The proposal aims to subvert this tradition by reappropriating the square for performance, participation and collective discourse. A series of stages, platforms and bridges would fill the open spaces acting as infrastructure for the theatre, whilst viewing structures attached to existing faces of housing blocks and the Stalinist tower of the Foreign Ministry Affairs aim to challenge the traditional proscenium to create a permeable and free flowing urban arena.
a history of mass performances
Filling the square with a myriad of interventions on multiple scales
Plac Defilad (Warsaw), Red Square (Moscow), Smolenskaya-Sennaya Square (Moscow)
To transform the square from its mundane state to an urban spectacle, the proposal borrows tools from theatre set design, and draws conceptual ideas from the Russian Avant-Garde period both in aesthetic language and methodology – an art form that once filled a vital place is Moscow’s collective culture.
The installations and set design pieces are deliberately disruptive in their scale, form and colour. The design is composed of light weight, filigree structures and solid blocks of playful form.
Film stills from Act IV.
The Garden Ring is a circular road network that encompasses the centre of Moscow. It was radically transformed several times over the last few centuries, from a verdant row of gardens in the 19th century through its Soviet transformation to at times 18-lane wide super highway. The scale of this road and its traffic is oppressive and its monumentality is compounded further by Stalin’s unfinished vision of a necklace of imposing soviet buildings. It is a part of the city that obliterated and distorted any sense of legible human scale in the city’s fabric and led to a net of segregated urban blocks.
The event was designed using a narrative that considers and highlights the urban condition of the ring road and its effect on the square. By introducing a series of installations that range between the permanent, semi-permanent and temporary categories, the project attempts to bring back some of the historic uses of the square and to re-establish a human connection with an alienated piece of infrastructure.
The proposed structures act as stages, viewing platforms and pieces of set design in the context of the annual event, and become meaningful parts of the public realm, such as play park, promenade and bus stop, when the play is not shown.
The choice of plays staged at the event also reflects the notion of subverting existing power structures through performance, echoing a recent trend in Moscow to show plays with politically challenging narratives, albeit often hidden through the use of symbols and metaphors. This allows for the airing and discussion of subversive political views, whilst avoiding explicitly direct action such as protests and demonstrations.
Nikolai Gogol’s The Government Inspector is a satire about the corrupt leadership of a provincial town. It touches on criticism of class systems as well as a local governing council’s fearful relationship with the institutions of central power. The play shown in the film is one of many suitable scripts and serves as an example for a single event.

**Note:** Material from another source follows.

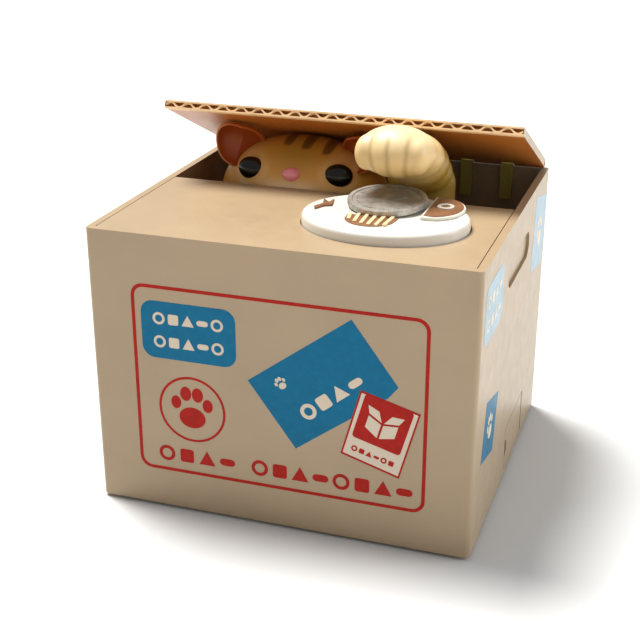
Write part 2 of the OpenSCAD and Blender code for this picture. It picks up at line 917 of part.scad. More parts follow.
front_wall();
rear_wall();
left_wall();
right_wall();
top_deck();
base_plate();
rubber_feet();
case_screws();
battery_case();
battery_cells();
battery_contacts();
battery_door();
battery_door_screw();
circuit_board();
tray_switch();
speaker();
gear_frame_left();
gear_frame_right();
frame_spacers();
motor_can();
head_guide_rods();
paw_guide_rods();
paw_rail_stand();
coin_bin();
hatch_pin();
lid_hinge_brackets();
lid_hinge_pins();
lid_panel();
lid_front_edge();
head_front_shell();
head_rear_shell();
left_ear();
right_ear();
eyes();
nose();
head_carrier();
head_screws();
main_shaft();
head_pinion();
paw_pinion();
first_wheel();
first_shaft();
second_wheel();
second_shaft();
motor_pinion();
paw_carriage();
paw_core();
arm_left_shell();
arm_right_shell();
paw_mitt();
coin_tray();
tray_plunger();
fish_head();
fish_tail();
fish_ribs();
coin();
hatch_door();
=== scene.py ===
"""Looks of the carton-shaped coin bank with a cat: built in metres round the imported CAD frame."""

import json
import math

import bmesh
import bpy
from mathutils import Matrix, Vector


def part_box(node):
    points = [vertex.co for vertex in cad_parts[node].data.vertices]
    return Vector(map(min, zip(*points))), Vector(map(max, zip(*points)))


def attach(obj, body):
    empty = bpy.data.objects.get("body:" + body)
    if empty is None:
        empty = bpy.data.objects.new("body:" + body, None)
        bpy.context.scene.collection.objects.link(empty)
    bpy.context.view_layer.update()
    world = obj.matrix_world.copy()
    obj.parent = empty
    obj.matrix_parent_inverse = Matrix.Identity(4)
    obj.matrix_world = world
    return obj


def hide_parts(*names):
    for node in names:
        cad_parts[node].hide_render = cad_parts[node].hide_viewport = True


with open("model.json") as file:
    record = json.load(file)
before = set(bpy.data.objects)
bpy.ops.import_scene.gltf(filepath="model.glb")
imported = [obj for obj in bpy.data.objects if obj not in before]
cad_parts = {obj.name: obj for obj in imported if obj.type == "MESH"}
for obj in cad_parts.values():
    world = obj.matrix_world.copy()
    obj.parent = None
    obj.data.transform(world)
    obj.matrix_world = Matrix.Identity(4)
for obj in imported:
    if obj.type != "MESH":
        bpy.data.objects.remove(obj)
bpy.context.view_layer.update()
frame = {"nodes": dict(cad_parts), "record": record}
MM = 0.001

# ---- places taken from the frame, in millimetres ----


def low(node):
    return Vector(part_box(node)[0]) / MM


def high(node):
    return Vector(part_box(node)[1]) / MM


def middle(node):
    return (low(node) + high(node)) / 2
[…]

Moscow's Garden Ring, and potential sites explored for this project
The immediate and lasting transformations presented by the event were researched and captured through stop motion film. Analog animation was used as a tool to explore the time based and character forming qualities of the project and became instrumental in presenting the overarching storyline and narrative.
Beyond mere depictions of a proposed idea, the multitude of scaled sets and props transcended the realm of representation and became what T. Brejzek and L. Wallen call 'autonomous models'. The film and its storyline is an embodiments of a new narrative, independent from the physicality of the real spaces it is based on.